Leo-Andrieu's big break came in 1986, when she was asked to open Hotel Guanahani on St. Bart's. The next year, she got another kind of break when she met her husband, real estate developer Stéphane Andrieu, "through my banker. Very romantic!" They married in 1988 and, a year later, bought the future Montalembert.

The Leo-Andrieus also like to practice the art of reinvention at home. Recently they moved—with their 12-year-old daughter, Cérès—from a 17th-century château outside Paris to "a 21st-century town house" in the suburb of Neuilly; it has a 1940s limestone and brick facade and a renovated interior with charme-wood parquet floors and mid-century furniture. "My taste ranges from period mansions to clean-lines functional," Leo-Andrieu says, laughing. "When we've finished one house, we're usually thinking, Hmm—what shall we do next?"

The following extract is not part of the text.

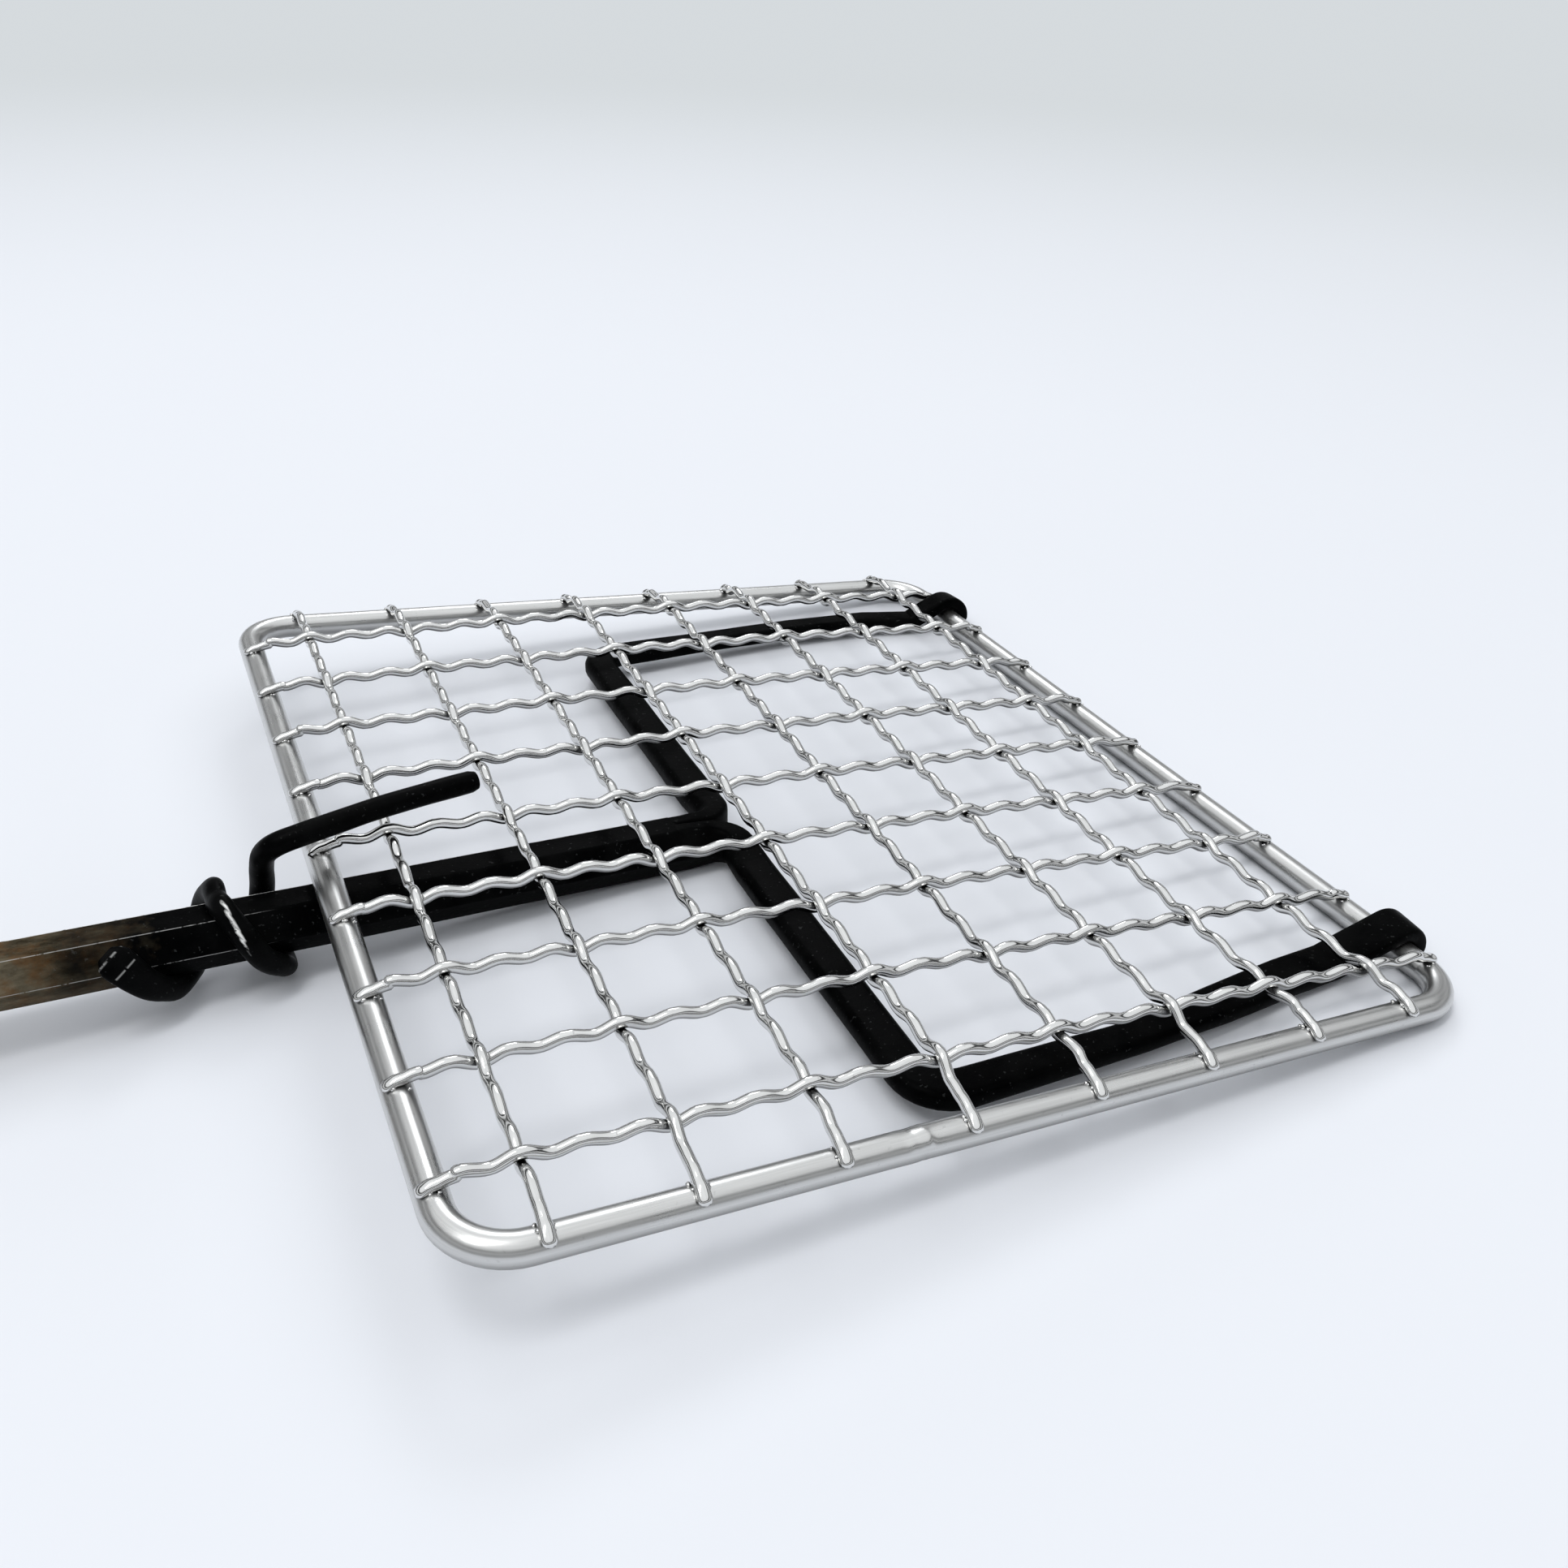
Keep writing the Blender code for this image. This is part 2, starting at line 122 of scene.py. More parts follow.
ROD_Z = -(ROD_R + WIRE_R + GAP)
BAR_Z = ROD_Z - ROD_R - GAP - BAR_AF / 2
CROSS_X = [(i - (CROSS_WIRES - 1) / 2) * PITCH for i in range(CROSS_WIRES)]
LONG_Y = [((LONG_WIRES - 1) / 2 - j) * PITCH for j in range(LONG_WIRES)]
NEAR_X = NEAR_LEFT[0]
FAR_X = np.interp(0, [FAR_RIGHT[1], FAR_LEFT[1]], [FAR_RIGHT[0], FAR_LEFT[0]])
MIDDLE_X = (NEAR_X + FAR_X) / 2
# (angle round the bar, place along it)
COIL_STATIONS = [(146, -37.0), (241, -27.0), (285, -23.2), (400, -18.8), (470, -18.2),
                 (540, -13.7), (601, -8.9), (706, -10.4)]
# (along the bar, to its left, up), from the coil's top to the finger's tip
FINGER_ROUTE = [(-9.6, 8.3, 3.0), (-9.7, 6.4, 8.0), (-9.4, 4.4, 11.8), (-7.6, 2.4, 14.6),
                (-3.6, 1.9, 16.0), (3.5, 3.1, 16.7), (11.0, 4.8, 17.1), (20.6, 6.5, 17.4),
                (30.3, 8.2, 17.5)]
# how far the right end of each cross wire leans over towards the hooks
LEANING_ENDS = (0, 0, 0, 0, 1.2, 1.4, 2.6, 2.6)
LEAN_FROM, LEAN_FULL = -80.0, -100.0
# (x, y, half width) along each prong, from its bend to the hook
LEFT_PRONG = [(20.0, 87.2, 3.1), (45.0, 87.6, 3.3), (67.0, 86.2, 3.4)]
RIGHT_PRONG = [(31.0, -84.2, 3.1), (52.0, -81.9, 3.9), (68.0, -79.9, 4.0)]


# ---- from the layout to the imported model's frame ------------------------------------------
def bar_axis():
    """The bar's own axes: x along it from below the near rod, y to the left, z up."""
    yaw = Matrix.Rotation(math.radians(BAR_YAW), 4, "Z")
    rise = Matrix.Rotation(-math.radians(BAR_RISE), 4, "Y")
    return Matrix.Translation((NEAR_X, BAR_Y, BAR_Z)) @ yaw @ rise


def layout():
    """The grill stands nose down: its two joints say how far and where."""
    joints = {j["name"]: j for j in frame["joints"]}
    world = joints["keeper_slide"]["axis"]
    drawn = bar_axis().to_3x3() @ Vector((1, 0, 0))
    tilt = math.atan2(drawn.z, drawn.x) - math.atan2(world[2], world[0])
    turn = Matrix.Rotation(tilt, 4, "Y")
    hinge = Vector(joints["grate_rock"]["pos_m"])
    place = hinge - turn @ (Vector((FAR_X, 0, ROD_Z)) * 0.001)
    return Matrix.Translation(place) @ turn @ Matrix.Scale(0.001, 4)


LAYOUT = layout()


# ---- shape helpers ------------------------------------------------------------------------
def ramp(value, low, high):
    """0 up to low, 1 from high on, straight between."""
    return max(0.0, min(1.0, (value - low) / (high - low)))


def ease(t):
    """From 0 to 1 with a soft start and a soft end."""
    return t * t * (3 - 2 * t)


def catmull(points, steps):
    """A smooth curve through the points."""
    pts = [Vector(p) for p in points]
    pts = [pts[0] * 2 - pts[1]] + pts + [pts[-1] * 2 - pts[-2]]
    curve = []
    for a, b, c, d in zip(pts, pts[1:], pts[2:], pts[3:]):
        for k in range(steps):
            t = k / steps
            curve.append(0.5 * (2 * b + (c - a) * t + (2 * a - 5 * b + 4 * c - d) * t * t
                                + (3 * b - a - 3 * c + d) * t ** 3))
    return curve + [pts[-2]]


def rounded_route(corners, steps=8):
    """Straight runs joined by arcs: corners are (point, bend radius), 0 for a plain vertex."""
    points, middles = [corners[0][0]], [0]
    for (a, _), (p, radius), (b, _) in zip(corners, corners[1:], corners[2:]):
        u, v = (a - p).normalized(), (b - p).normalized()
        half = u.angle(v) / 2
        if radius == 0:
            points.append(p)
            middles.append(len(points) - 1)
            continue
        centre = p + (u + v).normalized() * (radius / math.sin(half))
        start = p + u * (radius / math.tan(half)) - centre
        axis = u.cross(v).normalized()
        sweep = -(math.pi - 2 * half)
        for k in range(steps + 1):
            points.append(centre + Matrix.Rotation(sweep * k / steps, 3, axis) @ start)
        middles.append(len(points) - 1 - steps // 2)
    points.append(corners[-1][0])
    middles.append(len(points) - 1)
    return points, middles


def lengths_of(points):
    """How far along the route each point is."""
    return np.cumsum([0] + [(b - a).length for a, b in zip(points, points[1:])])


def refine(points, keyed, spacing):
    """Points about `spacing` apart along the same route, with the keyed sizes interpolated."""
    lengths = lengths_of(points)
    count = max(2, int(round(lengths[-1] / spacing)) + 1)
    marks = np.union1d(np.linspace(0, lengths[-1], count), lengths)
    marks = marks[np.concatenate([[True], np.diff(marks) > 0.08])]
    xyz = [np.interp(marks, lengths, [p[k] for p in points]) for k in range(3)]
    sizes = np.array([np.interp(marks, lengths, column) for column in zip(*keyed)]).T
    return [Vector(p) for p in zip(*xyz)], sizes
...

In the future, there will certainly be more hotels, since Leo-Andrieu would like to operate several additional properties in Europe. For now, she's busy with her two most recent openings and her frequent trips to check on her various properties around the world and to visit family and friends in Hong Kong. And on her travels, she always makes time to discover great little shops and restaurants—exciting new places or older ones known only to clued-in locals—in search of inspiration for her home, wardrobe or next big job.